start DATASET EXTRACT

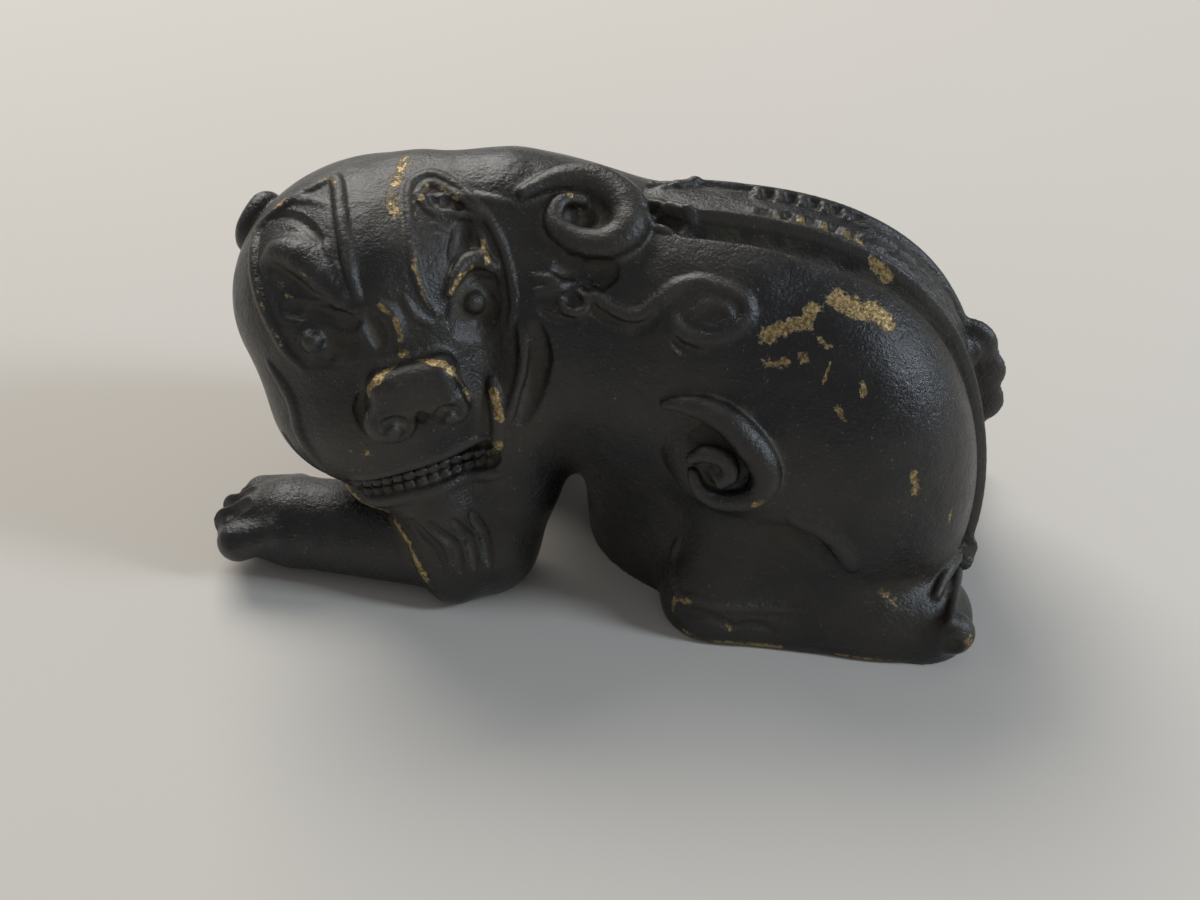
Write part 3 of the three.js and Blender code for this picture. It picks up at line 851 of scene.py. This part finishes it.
# ---------- materials ----------
class Nodes:
    """A short way to write a node tree."""

    def __init__(self, name):
        self.material = bpy.data.materials.new(name)
        self.material.use_nodes = True
        self.tree = self.material.node_tree
        self.shader = self.tree.nodes["Principled BSDF"]

    def add(self, kind, output=0, inputs=None, **settings):
        node = self.tree.nodes.new(kind)
        for key, value in settings.items():
            setattr(node, key, value)
        for key, value in (inputs or {}).items():
            self.put(node.inputs[key], value)
        return node.outputs[output]

    def put(self, socket, value):
        if isinstance(value, bpy.types.NodeSocket):
            self.tree.links.new(value, socket)
        else:
            socket.default_value = value

    def math(self, operation, a, b):
        return self.add("ShaderNodeMath", 0, {0: a, 1: b}, operation=operation)

    def ramp(self, value, low, high):
        return self.add("ShaderNodeMapRange", 0, {"Value": value, "From Min": low, "From Max": high},
                        interpolation_type="SMOOTHSTEP")

    def noise(self, vector, scale, detail=3.0, rough=0.55):
        return self.add("ShaderNodeTexNoise", 0,
                        {"Vector": vector, "Scale": scale, "Detail": detail, "Roughness": rough})

    def mix(self, share, a, b):
        node = self.tree.nodes.new("ShaderNodeMix")
        node.data_type = "RGBA"
        self.put(node.inputs[0], share)
        self.put(node.inputs[6], a)
        self.put(node.inputs[7], b)
        return node.outputs[2]

    def blend(self, share, a, b):
        node = self.tree.nodes.new("ShaderNodeMix")
        self.put(node.inputs[0], share)
        self.put(node.inputs[2], a)
        self.put(node.inputs[3], b)
        return node.outputs[0]


def patina(name, edge_wear, dust_amount):
    """Dark patina, dusty in the hollows, mottled, and rubbed through to the brass where worn."""
    n = Nodes(name)
    place = n.add("ShaderNodeTexCoord", "Object")
    brushed = n.add("ShaderNodeMapping", 0, {"Vector": place, "Rotation": (0.3, 0.5, 0.6),
                                             "Scale": (0.18, 1.0, 1.0)})
    rub = n.add("ShaderNodeAttribute", "Fac", attribute_name="rub")
    hollow = n.add("ShaderNodeAttribute", "Fac", attribute_name="hollow")
    grain = n.noise(place, 3200, 4, 0.65)
    flake = n.noise(place, 1300, 5, 0.7)
    blotch = n.noise(place, 420, 4)
    cloud = n.noise(place, 95, 3)
    strokes = n.noise(brushed, 3400, 3)
    ragged = n.math("ADD", n.math("MULTIPLY", strokes, 0.35), n.math("MULTIPLY", flake, 1.9))
    edge = n.math("MULTIPLY", hollow, -edge_wear)
    brass = n.ramp(n.math("ADD", n.math("ADD", rub, edge), n.math("SUBTRACT", ragged, 1.82)),
                   0.0, 0.3)
    pocket = n.ramp(n.math("ADD", hollow, n.math("MULTIPLY", n.math("SUBTRACT", grain, 0.5), 0.2)),
                    0.0, 0.16)
    dust = n.math("MULTIPLY", pocket, n.math("MULTIPLY", n.ramp(blotch, 0.35, 0.62), dust_amount))
    dark = n.mix(n.ramp(cloud, 0.38, 0.66), (0.0075, 0.0072, 0.0076, 1), (0.024, 0.0205, 0.015, 1))
    thin = n.math("MULTIPLY", n.ramp(n.math("SUBTRACT", n.math("MULTIPLY", blotch, 0.3), hollow),
                                     0.18, 0.42), 0.6)
    dark = n.mix(thin, dark, (0.040, 0.036, 0.031, 1))
    dirty = n.mix(dust, dark, (0.062, 0.054, 0.036, 1))
    speck = n.math("MULTIPLY", n.ramp(grain, 0.60, 0.70), n.ramp(flake, 0.45, 0.62))
    dirty = n.mix(n.math("MULTIPLY", speck, 0.75), dirty, (0.17, 0.145, 0.10, 1))
    metal = n.mix(n.ramp(grain, 0.35, 0.65), (0.14, 0.095, 0.04, 1), (0.47, 0.35, 0.17, 1))
    n.put(n.shader.inputs["Base Color"], n.mix(brass, dirty, metal))
    n.put(n.shader.inputs["Metallic"], n.math("MULTIPLY", brass, 0.85))
    rough = n.blend(n.ramp(cloud, 0.3, 0.7), 0.23, 0.38)
    rough = n.math("ADD", rough, n.math("MULTIPLY", n.ramp(blotch, 0.45, 0.7), 0.10))
    rough = n.math("ADD", rough, n.math("MULTIPLY", dust, 0.5))
    n.put(n.shader.inputs["Roughness"], n.blend(brass, rough, 0.38))
    height = n.math("ADD", n.math("MULTIPLY", grain, 0.6), n.math("MULTIPLY", strokes, 0.2))
    height = n.math("ADD", height, n.math("MULTIPLY", blotch, 1.5))
    height = n.math("SUBTRACT", height, n.math("MULTIPLY", brass, 0.25))
    bump = n.add("ShaderNodeBump", 0, {"Height": height, "Strength": 0.7, "Distance": 0.00022})
    n.put(n.shader.inputs["Normal"], bump)
    return n.material


by_slot = {
    "dark_patina": patina("dark_patina", 0.6, 0.6),
    "worn_patina": patina("worn_patina", 0.7, 0.65),
    "recess_patina": patina("recess_patina", 0.55, 0.7),
}
slots = {part["node"]: part["material_slot"] for part in frame["record"]["subparts"]}
for piece_number, piece_name in enumerate(pieces):
    make_piece(piece_name, piece_number, by_slot[slots[piece_name]])


# ---------- stage ----------
def build_stage():
    paper = Nodes("paper")
    place = paper.add("ShaderNodeTexCoord", "Object")
    tint = paper.mix(paper.noise(place, 6, 3), (0.55, 0.52, 0.475, 1), (0.59, 0.56, 0.515, 1))
    paper.put(paper.shader.inputs["Base Color"], tint)
    paper.shader.inputs["Roughness"].default_value = 0.9
    across = PAPER_ROWS + 1
    spots = [((i / PAPER_ROWS - 0.5) * PAPER_SIZE, (j / PAPER_ROWS - 0.4) * PAPER_SIZE, 0.0)
             for j in range(across) for i in range(across)]
    faces = [(j * across + i, j * across + i + 1, (j + 1) * across + i + 1, (j + 1) * across + i)
             for j in range(PAPER_ROWS) for i in range(PAPER_ROWS)]
    mesh = bpy.data.meshes.new("paper")
    mesh.from_pydata(spots, [], faces)
    floor = bpy.data.objects.new("paper", mesh)
    mesh.materials.append(paper.material)
    bpy.context.scene.collection.objects.link(floor)


def add_light(name, at, target, size, power, color):
    data = bpy.data.lights.new(name, "AREA")
    data.shape = "RECTANGLE"
    data.size, data.size_y = size
    data.energy = power
    data.color = color
    lamp = bpy.data.objects.new(name, data)
    lamp.location = at
    lamp.rotation_mode = "QUATERNION"
    lamp.rotation_quaternion = (Vector(target) - Vector(at)).to_track_quat("-Z", "Y")
    bpy.context.scene.collection.objects.link(lamp)


def build_lights():
    world = bpy.data.worlds.new("room")
    world.use_nodes = True
    world.node_tree.nodes["Background"].inputs[0].default_value = (0.88, 0.89, 0.91, 1)
    world.node_tree.nodes["Background"].inputs[1].default_value = 0.29
    bpy.context.scene.world = world
    middle = (0, 0, 0.02)
    add_light("window", (-0.32, 0.42, 0.55), middle, (0.52, 0.40), 5.0, (1.0, 0.97, 0.92))
    add_light("side_window", (0.55, -0.05, 0.34), middle, (0.10, 0.24), 2.2, (0.76, 0.87, 1.0))


def build_camera():
    elevation, azimuth = math.radians(CAMERA_ELEVATION), math.radians(CAMERA_AZIMUTH)
    back = Vector((
        math.sin(azimuth) * math.cos(elevation),
        -math.cos(azimuth) * math.cos(elevation),
        math.sin(elevation),
    ))
    target = Vector(CAMERA_TARGET) + Vector(SHIFT)
    data = bpy.data.cameras.new("camera")
    data.sensor_width = SENSOR
    data.lens = LENS
    data.clip_start = 0.005
    camera = bpy.data.objects.new("camera", data)
    camera.location = (target + back * CAMERA_DISTANCE) * MM
    camera.rotation_mode = "QUATERNION"
    camera.rotation_quaternion = (-back).to_track_quat("-Z", "Y")
    bpy.context.scene.collection.objects.link(camera)
    bpy.context.scene.camera = camera


build_stage()
build_lights()
build_camera()
bpy.context.scene.view_settings.view_transform = "Standard"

end DATASET EXTRACT

▶ BRIEF
Exactly repeat the lines above, from the opening line through the one with "short way to", and include nothing else.

▶ WRITTEN ANSWER
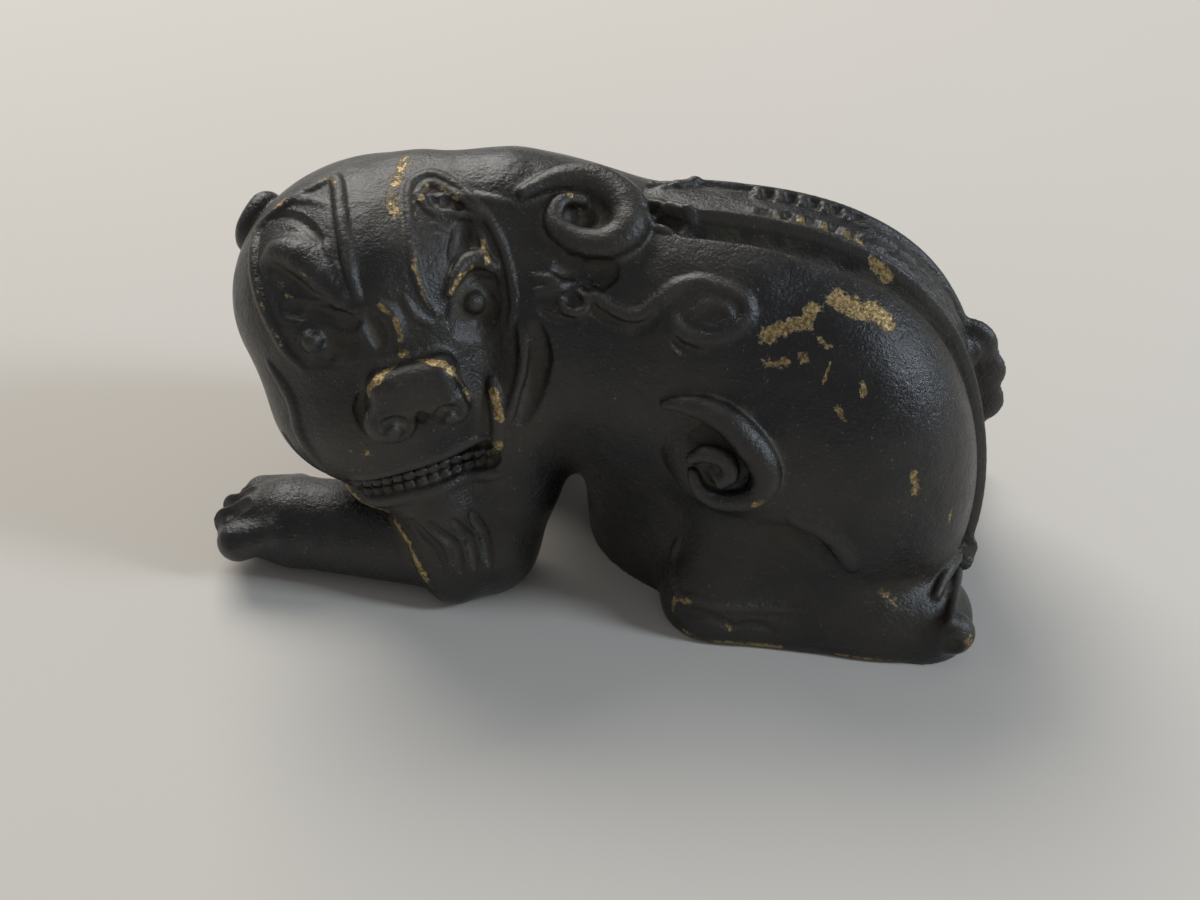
Write part 3 of the three.js and Blender code for this picture. It picks up at line 851 of scene.py. This part finishes it.
# ---------- materials ----------
class Nodes:
    """A short way to write a node tree."""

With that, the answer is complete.